Strawberry Jalapeño Salsa

Sweet summer strawberries meet fiery jalapeño in this bold, addictive salsa that's perfect for chips, tacos, or grilled fish.
Prep Time 15 minutes
Total Time 15 minutes
Servings: 6 servings
Course: Appetizer, Condiment
Cuisine: American, Mexican
Calories: 35

Ingredients
  

Salsa
  • 2 cups fresh strawberries diced small, about 1/4 inch
  • 1 jalapeño finely minced, seeds removed for milder heat
  • 1/4 cup red onion finely diced
  • 1/4 cup fresh cilantro chopped
  • 2 tbsp lime juice freshly squeezed
  • 1 tsp honey
  • 1/4 tsp kosher salt plus more to taste
  • 1/8 tsp black pepper freshly ground

Equipment

  • Medium mixing bowl
  • Sharp knife
  • Cutting board

Method
 

Prep
  1. Hull and dice strawberries into small, even pieces about 1/4 inch.

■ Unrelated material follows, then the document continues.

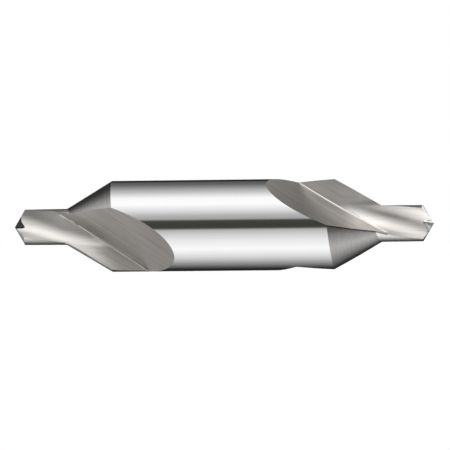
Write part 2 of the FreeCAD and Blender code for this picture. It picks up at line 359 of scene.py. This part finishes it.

This size gives you balanced bites and helps the salsa hold together on a chip. Transfer to a medium mixing bowl.
  2. Finely mince the jalapeño, removing seeds and white pith if you want less heat. Finely dice the red onion. Chop the cilantro. Add all three to the bowl with strawberries.
  3. Add lime juice, honey, salt, and pepper. Toss gently with a spoon until everything is evenly distributed. Taste and adjust salt or lime as needed - strawberries vary in sweetness.
  4. Let sit at room temperature for 10 minutes before serving, or cover and refrigerate up to 2 hours. The brief rest allows flavors to meld. Stir once more before serving. Best the day it's made.

Notes

For a fruitier, less spicy version, swap half the jalapeño for finely diced cucumber. This salsa is exceptional over grilled salmon or swordfish - the heat and sweetness cut through rich fish beautifully. If your strawberries are very sweet, add an extra squeeze of lime to keep the balance sharp.